======== INFORMATION PROVIDED
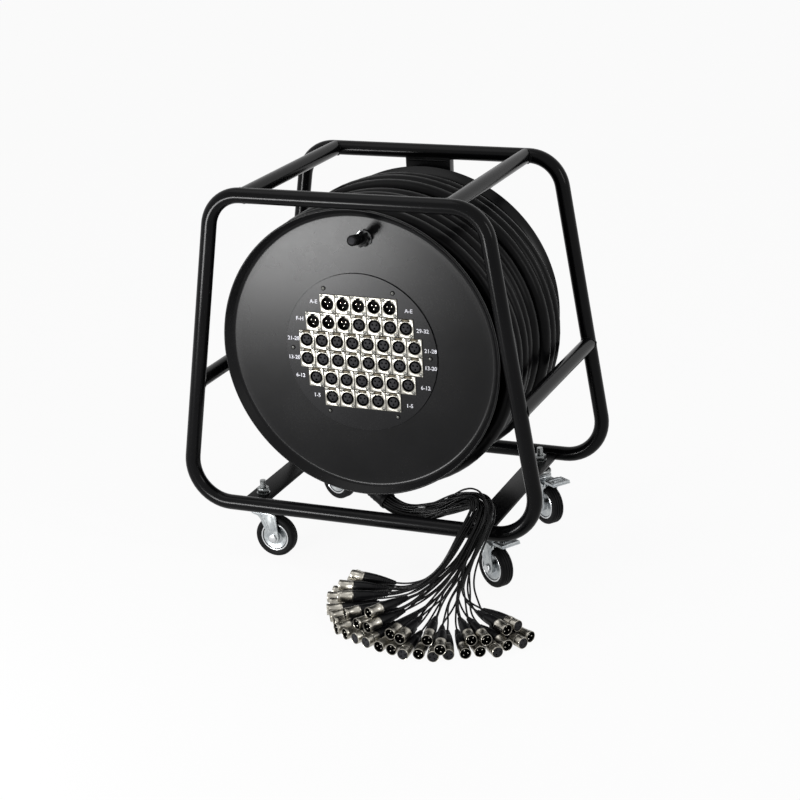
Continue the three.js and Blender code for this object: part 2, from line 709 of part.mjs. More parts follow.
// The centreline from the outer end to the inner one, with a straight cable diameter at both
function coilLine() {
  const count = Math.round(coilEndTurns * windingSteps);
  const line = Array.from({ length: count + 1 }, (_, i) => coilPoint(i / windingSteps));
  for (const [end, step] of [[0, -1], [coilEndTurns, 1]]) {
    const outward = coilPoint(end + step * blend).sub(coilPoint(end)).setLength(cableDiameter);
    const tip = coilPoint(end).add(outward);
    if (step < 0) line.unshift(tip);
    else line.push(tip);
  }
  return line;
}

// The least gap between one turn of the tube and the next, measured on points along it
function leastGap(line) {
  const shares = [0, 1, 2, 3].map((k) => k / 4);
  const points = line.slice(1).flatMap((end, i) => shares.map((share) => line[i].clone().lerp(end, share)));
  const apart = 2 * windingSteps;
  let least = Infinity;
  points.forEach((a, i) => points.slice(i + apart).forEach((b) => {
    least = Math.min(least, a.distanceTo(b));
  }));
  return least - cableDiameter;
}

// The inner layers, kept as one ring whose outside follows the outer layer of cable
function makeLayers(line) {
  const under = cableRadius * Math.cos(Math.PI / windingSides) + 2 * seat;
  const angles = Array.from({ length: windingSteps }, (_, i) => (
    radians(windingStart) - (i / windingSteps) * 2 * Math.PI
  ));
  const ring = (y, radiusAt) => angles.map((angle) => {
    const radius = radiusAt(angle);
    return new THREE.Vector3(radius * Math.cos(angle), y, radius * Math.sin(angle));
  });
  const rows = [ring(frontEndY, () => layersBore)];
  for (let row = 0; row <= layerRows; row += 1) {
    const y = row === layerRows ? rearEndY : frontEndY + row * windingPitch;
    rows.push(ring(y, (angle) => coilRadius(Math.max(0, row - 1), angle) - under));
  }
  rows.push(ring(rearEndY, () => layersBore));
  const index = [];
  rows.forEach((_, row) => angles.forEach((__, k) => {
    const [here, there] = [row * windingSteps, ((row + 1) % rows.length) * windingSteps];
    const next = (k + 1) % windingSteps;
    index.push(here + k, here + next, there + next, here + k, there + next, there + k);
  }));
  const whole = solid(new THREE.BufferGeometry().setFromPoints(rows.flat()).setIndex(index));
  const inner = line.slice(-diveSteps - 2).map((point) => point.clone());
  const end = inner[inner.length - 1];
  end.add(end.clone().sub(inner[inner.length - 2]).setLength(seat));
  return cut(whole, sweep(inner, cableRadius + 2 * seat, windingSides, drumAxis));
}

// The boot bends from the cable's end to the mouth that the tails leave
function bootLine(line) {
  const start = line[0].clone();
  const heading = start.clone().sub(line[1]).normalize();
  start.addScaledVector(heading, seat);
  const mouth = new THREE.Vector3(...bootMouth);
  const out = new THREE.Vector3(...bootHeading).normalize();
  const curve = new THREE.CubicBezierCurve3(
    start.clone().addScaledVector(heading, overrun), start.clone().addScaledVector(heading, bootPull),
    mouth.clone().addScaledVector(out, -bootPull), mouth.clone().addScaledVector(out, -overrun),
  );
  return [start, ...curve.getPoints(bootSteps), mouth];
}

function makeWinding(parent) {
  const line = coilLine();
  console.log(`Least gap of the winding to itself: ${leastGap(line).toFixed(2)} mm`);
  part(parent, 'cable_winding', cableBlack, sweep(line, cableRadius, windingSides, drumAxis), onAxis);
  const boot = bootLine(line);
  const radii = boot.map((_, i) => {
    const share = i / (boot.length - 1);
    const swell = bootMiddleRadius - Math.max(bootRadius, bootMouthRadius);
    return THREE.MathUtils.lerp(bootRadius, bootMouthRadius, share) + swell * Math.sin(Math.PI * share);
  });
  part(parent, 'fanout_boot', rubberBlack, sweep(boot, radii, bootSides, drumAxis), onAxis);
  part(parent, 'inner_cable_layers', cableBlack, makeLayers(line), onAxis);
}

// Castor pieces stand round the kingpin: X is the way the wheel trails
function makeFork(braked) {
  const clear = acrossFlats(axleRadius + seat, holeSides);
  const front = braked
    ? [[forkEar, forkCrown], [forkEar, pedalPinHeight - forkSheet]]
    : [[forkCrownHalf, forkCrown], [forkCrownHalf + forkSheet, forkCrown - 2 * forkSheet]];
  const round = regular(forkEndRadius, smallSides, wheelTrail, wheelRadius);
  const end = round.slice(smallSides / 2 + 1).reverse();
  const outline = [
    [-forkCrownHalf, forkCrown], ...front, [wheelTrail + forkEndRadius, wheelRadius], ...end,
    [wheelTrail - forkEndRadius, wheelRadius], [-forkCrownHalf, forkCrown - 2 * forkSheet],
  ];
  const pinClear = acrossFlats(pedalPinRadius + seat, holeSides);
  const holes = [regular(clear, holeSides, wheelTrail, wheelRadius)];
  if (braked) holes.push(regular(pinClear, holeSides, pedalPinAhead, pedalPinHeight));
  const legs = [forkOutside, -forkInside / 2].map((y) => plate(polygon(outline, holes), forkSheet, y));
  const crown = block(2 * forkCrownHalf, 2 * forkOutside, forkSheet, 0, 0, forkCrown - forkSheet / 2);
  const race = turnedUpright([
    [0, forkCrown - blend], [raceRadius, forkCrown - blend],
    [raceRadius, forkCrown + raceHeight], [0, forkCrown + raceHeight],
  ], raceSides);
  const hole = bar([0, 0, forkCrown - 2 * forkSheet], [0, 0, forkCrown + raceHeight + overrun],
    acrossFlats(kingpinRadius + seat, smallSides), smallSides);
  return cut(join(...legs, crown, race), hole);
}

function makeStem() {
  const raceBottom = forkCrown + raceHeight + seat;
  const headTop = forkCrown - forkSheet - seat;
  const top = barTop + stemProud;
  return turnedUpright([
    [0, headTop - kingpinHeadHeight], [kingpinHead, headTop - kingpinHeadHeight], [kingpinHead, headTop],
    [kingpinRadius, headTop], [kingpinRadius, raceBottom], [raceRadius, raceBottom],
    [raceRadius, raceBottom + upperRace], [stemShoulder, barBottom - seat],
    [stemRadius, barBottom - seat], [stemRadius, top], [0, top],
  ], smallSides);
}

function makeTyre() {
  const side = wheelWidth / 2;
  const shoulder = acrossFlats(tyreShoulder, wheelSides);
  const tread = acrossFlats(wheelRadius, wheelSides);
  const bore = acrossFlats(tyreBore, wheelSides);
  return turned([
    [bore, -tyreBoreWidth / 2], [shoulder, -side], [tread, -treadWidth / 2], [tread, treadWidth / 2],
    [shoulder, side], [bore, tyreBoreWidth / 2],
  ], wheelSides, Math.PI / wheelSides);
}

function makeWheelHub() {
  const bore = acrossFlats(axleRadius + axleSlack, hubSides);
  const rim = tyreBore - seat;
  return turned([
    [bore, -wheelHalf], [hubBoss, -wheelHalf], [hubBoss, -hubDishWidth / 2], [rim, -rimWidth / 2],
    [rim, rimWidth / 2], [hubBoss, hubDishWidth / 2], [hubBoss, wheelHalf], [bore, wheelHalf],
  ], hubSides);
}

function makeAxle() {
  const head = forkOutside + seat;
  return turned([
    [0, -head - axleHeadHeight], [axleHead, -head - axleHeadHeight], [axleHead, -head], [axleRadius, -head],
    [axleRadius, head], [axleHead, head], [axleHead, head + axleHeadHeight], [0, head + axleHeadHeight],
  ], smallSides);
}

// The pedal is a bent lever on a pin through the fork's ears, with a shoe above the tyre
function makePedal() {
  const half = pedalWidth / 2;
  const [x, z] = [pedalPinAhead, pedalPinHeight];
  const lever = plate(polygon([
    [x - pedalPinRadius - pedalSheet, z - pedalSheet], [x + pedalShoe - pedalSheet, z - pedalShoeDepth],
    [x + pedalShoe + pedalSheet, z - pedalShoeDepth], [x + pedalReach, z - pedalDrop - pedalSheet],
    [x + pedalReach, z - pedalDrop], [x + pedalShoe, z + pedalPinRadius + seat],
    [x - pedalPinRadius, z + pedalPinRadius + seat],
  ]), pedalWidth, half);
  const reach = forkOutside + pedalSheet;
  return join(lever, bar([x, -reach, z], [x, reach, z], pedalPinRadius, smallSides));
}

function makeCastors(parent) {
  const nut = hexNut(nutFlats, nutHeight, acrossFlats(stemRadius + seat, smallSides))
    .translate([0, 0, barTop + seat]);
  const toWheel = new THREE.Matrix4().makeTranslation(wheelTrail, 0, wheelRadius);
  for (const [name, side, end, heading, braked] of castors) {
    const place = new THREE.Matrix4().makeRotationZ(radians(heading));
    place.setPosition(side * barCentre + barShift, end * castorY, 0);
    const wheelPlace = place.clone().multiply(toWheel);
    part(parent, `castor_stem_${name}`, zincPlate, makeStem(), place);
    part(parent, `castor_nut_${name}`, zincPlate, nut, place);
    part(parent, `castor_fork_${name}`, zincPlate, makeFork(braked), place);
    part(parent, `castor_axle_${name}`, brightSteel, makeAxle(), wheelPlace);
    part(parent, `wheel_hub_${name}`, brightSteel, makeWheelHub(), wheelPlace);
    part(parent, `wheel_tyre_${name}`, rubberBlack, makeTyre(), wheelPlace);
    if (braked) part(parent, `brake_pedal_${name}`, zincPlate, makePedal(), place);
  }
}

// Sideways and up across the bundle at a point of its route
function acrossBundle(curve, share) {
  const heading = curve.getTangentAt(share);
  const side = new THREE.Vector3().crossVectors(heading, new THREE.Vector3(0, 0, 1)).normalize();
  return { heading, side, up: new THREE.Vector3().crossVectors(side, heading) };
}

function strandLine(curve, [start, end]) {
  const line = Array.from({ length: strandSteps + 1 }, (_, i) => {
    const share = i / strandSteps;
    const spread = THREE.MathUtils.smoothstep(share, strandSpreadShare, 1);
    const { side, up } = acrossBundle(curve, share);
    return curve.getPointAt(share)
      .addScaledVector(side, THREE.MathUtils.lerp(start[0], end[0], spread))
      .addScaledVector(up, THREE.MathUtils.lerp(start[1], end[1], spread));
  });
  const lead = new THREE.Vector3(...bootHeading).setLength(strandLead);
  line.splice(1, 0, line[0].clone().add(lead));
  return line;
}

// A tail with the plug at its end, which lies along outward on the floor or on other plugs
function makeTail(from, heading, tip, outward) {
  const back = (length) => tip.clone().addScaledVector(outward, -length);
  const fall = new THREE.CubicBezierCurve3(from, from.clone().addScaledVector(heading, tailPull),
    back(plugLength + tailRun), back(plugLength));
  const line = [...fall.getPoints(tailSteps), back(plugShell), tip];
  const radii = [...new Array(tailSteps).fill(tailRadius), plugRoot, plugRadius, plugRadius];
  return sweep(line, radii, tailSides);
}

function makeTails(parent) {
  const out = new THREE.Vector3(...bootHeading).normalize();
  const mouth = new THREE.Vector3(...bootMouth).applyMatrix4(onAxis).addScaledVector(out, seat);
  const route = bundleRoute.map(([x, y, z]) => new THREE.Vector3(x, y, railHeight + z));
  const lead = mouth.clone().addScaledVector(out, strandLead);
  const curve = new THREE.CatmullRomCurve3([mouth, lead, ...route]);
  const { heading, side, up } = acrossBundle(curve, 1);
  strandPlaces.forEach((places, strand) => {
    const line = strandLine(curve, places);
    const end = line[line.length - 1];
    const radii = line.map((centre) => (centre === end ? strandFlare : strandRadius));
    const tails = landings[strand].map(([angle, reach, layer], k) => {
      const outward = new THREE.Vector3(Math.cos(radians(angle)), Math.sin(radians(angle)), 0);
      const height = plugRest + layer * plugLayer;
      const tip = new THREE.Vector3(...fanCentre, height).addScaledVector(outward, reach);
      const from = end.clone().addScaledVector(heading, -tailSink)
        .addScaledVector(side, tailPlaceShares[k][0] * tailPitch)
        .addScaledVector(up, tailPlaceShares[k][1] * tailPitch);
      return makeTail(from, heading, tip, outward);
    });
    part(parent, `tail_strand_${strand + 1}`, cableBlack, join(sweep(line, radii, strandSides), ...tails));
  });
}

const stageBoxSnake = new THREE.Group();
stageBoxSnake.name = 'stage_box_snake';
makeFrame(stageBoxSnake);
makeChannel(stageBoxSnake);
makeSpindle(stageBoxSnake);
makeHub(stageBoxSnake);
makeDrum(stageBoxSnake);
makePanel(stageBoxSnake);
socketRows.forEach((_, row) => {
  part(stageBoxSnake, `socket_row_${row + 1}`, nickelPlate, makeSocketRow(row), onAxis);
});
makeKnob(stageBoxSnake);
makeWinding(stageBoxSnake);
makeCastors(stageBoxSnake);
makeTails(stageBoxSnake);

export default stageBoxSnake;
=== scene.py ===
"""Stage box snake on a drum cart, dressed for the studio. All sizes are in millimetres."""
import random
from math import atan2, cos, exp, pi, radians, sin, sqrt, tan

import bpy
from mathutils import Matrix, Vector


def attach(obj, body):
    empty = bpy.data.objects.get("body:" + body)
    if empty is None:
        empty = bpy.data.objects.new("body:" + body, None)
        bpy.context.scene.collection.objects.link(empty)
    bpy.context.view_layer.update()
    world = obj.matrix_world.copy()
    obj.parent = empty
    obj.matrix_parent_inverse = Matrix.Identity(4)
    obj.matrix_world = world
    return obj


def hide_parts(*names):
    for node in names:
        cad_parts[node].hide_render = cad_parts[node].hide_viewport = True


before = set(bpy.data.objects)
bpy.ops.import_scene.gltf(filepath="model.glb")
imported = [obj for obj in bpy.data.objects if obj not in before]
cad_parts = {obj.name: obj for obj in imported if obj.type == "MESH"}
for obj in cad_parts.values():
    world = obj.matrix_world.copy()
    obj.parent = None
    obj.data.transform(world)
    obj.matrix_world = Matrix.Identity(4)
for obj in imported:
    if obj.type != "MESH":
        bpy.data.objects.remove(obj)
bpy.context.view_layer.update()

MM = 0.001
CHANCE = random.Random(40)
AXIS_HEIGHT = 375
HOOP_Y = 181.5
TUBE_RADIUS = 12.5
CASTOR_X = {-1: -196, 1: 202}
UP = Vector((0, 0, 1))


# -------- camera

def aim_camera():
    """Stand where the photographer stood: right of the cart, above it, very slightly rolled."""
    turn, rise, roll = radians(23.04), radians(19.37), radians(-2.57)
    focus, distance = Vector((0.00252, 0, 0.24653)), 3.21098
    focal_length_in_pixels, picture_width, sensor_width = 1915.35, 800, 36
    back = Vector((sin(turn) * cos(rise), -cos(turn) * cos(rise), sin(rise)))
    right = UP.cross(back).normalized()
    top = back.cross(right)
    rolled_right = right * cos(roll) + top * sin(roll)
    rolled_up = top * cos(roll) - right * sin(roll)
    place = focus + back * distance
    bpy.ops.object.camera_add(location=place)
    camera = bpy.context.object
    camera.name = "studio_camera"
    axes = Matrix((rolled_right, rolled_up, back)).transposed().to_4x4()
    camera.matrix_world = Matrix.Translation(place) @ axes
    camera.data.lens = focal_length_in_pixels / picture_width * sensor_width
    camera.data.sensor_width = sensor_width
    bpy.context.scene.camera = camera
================
**WRITTEN REQUEST:** With the first line being the one containing "const stageBoxSnake = new THREE.Group();" and the last line the one containing "obj.data.transform(world)", transcribe exactly the lines above that fall in that range.

**EXERCISE RESULT:**
const stageBoxSnake = new THREE.Group();
stageBoxSnake.name = 'stage_box_snake';
makeFrame(stageBoxSnake);
makeChannel(stageBoxSnake);
makeSpindle(stageBoxSnake);
makeHub(stageBoxSnake);
makeDrum(stageBoxSnake);
makePanel(stageBoxSnake);
socketRows.forEach((_, row) => {
  part(stageBoxSnake, `socket_row_${row + 1}`, nickelPlate, makeSocketRow(row), onAxis);
});
makeKnob(stageBoxSnake);
makeWinding(stageBoxSnake);
makeCastors(stageBoxSnake);
makeTails(stageBoxSnake);

export default stageBoxSnake;
=== scene.py ===
"""Stage box snake on a drum cart, dressed for the studio. All sizes are in millimetres."""
import random
from math import atan2, cos, exp, pi, radians, sin, sqrt, tan

import bpy
from mathutils import Matrix, Vector


def attach(obj, body):
    empty = bpy.data.objects.get("body:" + body)
    if empty is None:
        empty = bpy.data.objects.new("body:" + body, None)
        bpy.context.scene.collection.objects.link(empty)
    bpy.context.view_layer.update()
    world = obj.matrix_world.copy()
    obj.parent = empty
    obj.matrix_parent_inverse = Matrix.Identity(4)
    obj.matrix_world = world
    return obj


def hide_parts(*names):
    for node in names:
        cad_parts[node].hide_render = cad_parts[node].hide_viewport = True


before = set(bpy.data.objects)
bpy.ops.import_scene.gltf(filepath="model.glb")
imported = [obj for obj in bpy.data.objects if obj not in before]
cad_parts = {obj.name: obj for obj in imported if obj.type == "MESH"}
for obj in cad_parts.values():
    world = obj.matrix_world.copy()
    obj.parent = None
    obj.data.transform(world)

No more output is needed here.